With simultaneous spatio-temporal attention in diffusion transformers, however, the architecture can load data from different frames simultaneously and analyze them as a unified sequence. As shown in the image below, previous methods processed interactions within each frame and only linked each pixel with its corresponding position in other frames (see Figure 1). This restricted view hindered their ability to capture the spatial and temporal relationships essential for smooth and realistic motion. Now, with diffusion transformers, everything is processed simultaneously (Figure 2).
Spatio-temporal interaction in diffusion networks before and after transformers. Image provided by the author
This holistic processing maintains stable details across frames, ensuring that scenes do not morph unexpectedly and turn into an incoherent mess of a final product. Diffusion transformers can also handle sequences of arbitrary length and resolution, provided they fit into memory. With this advancement, the generation of longer videos is feasible without sacrificing consistency or quality, addressing challenges that previous convolution-based methods could not overcome.
The arrival of diffusion transformers reshaped text-to-video generation. It enabled the production of high-quality, self-consistent videos across arbitrary lengths and resolutions. Self-attention within transformers is a key component in addressing challenges like maintaining frame consistency and handling complex spatial and temporal relationships. OpenAI’s release of SORA proved this capability, setting a new standard in the industry: now, approximately 90% of advanced text-to-video systems are based on diffusion transformers, with major players like Luma, Clink, and Runway Gen-3 leading the market.

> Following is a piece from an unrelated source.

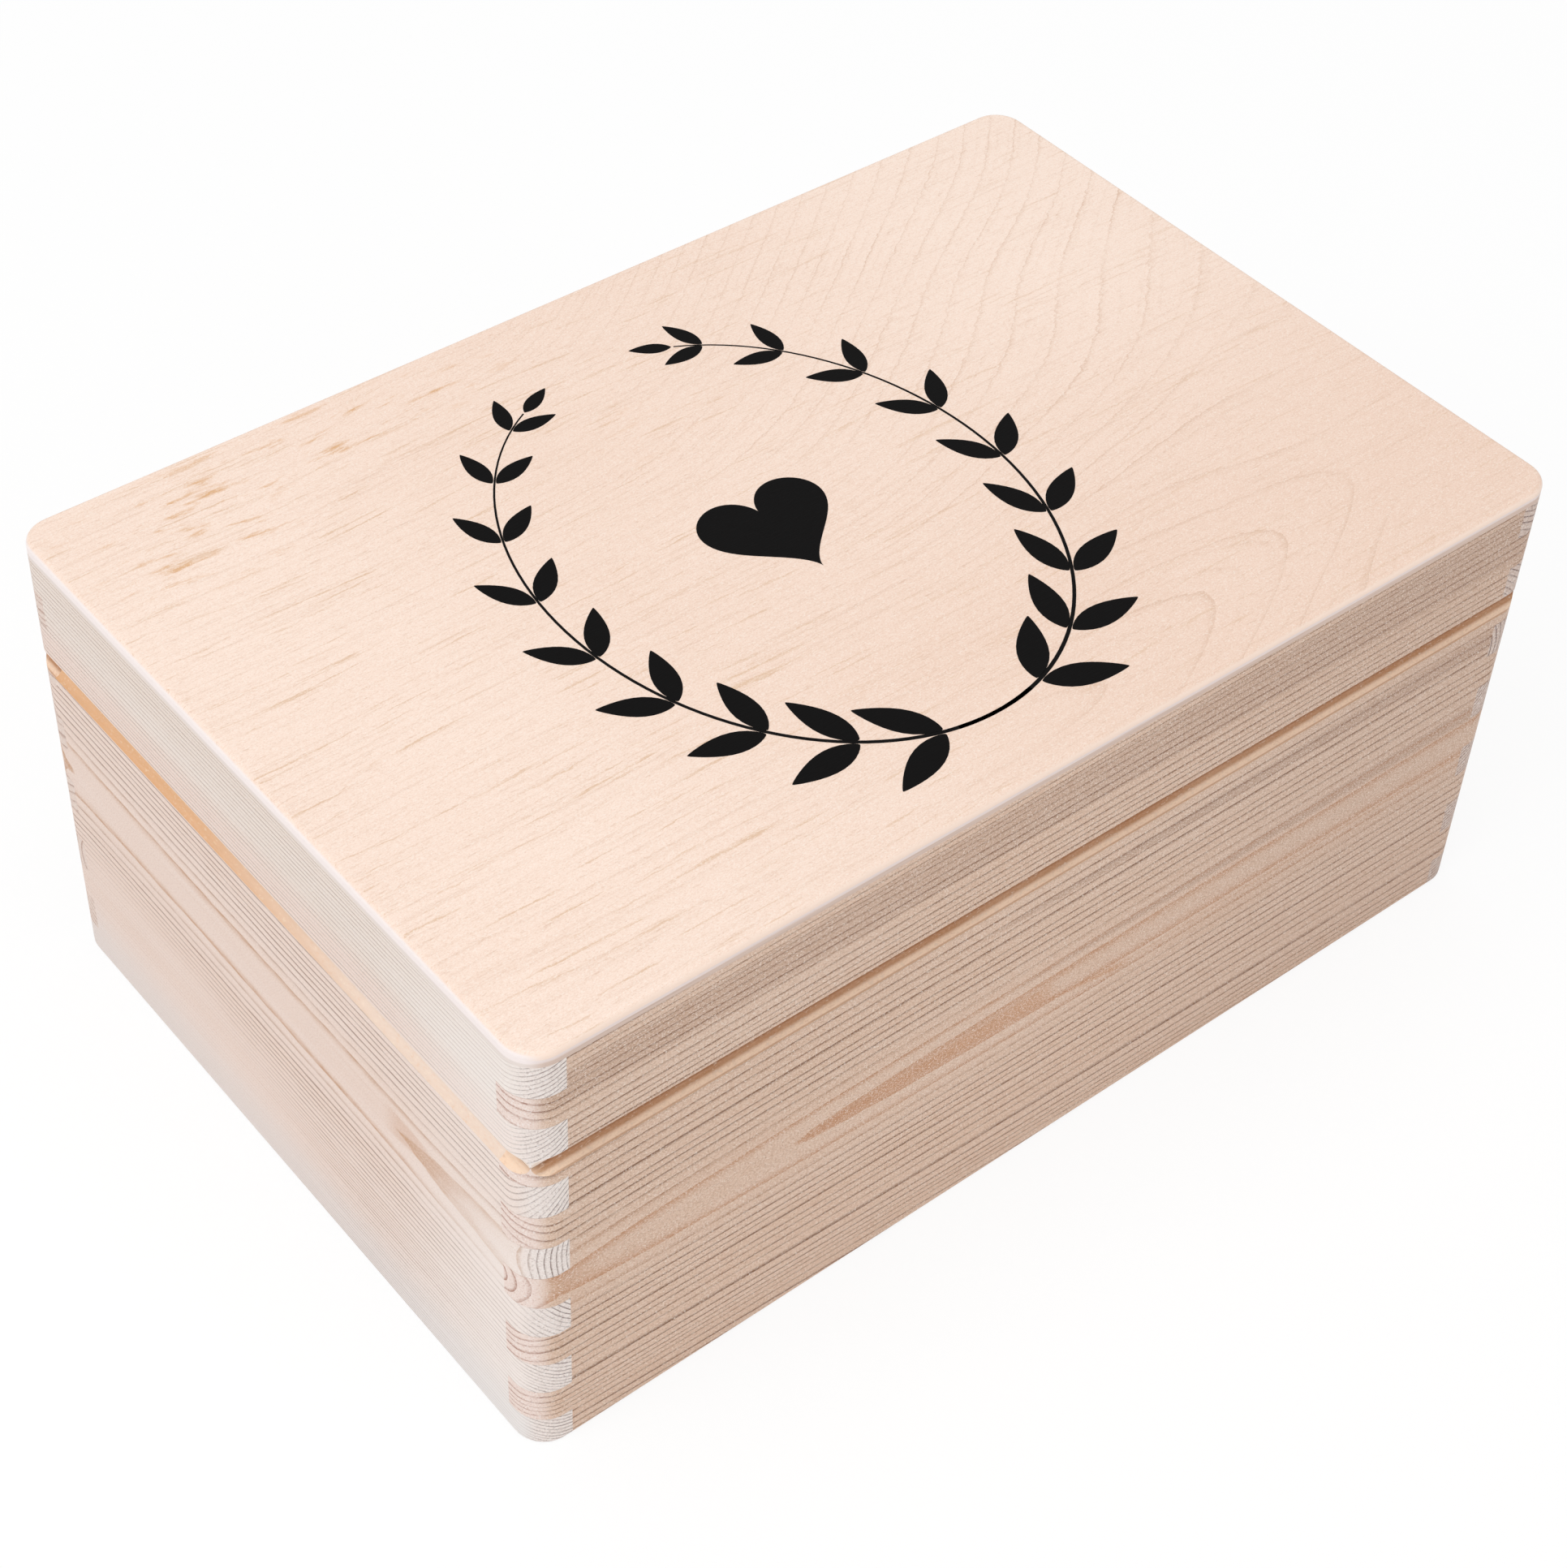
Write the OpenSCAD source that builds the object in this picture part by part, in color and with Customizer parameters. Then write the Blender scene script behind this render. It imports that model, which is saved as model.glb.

Despite these breathtaking advances, diffusion transformers are still very resource-intensive, requiring nearly 10,000 times more resources than a single-image generation, making training high-quality models still a very costly undertaking. Nevertheless, the open-source community has taken significant steps to make this technology more accessible. Projects like Open-SORA and Open-SORA-Plan, as well as other initiatives such as Mira Video Generation, Cog, and Cog-2, have opened new possibilities for developers and researchers to experiment and innovate. Backed by companies and academic institutions, these open-source projects give hope for ongoing progress and greater accessibility in video generation, benefiting not only large corporations but also independent creators and enthusiasts keen to experiment. This, as with any other community-driven effort, opens up a future where video generation is democratized, bringing this powerful technology to many more creatives to explore.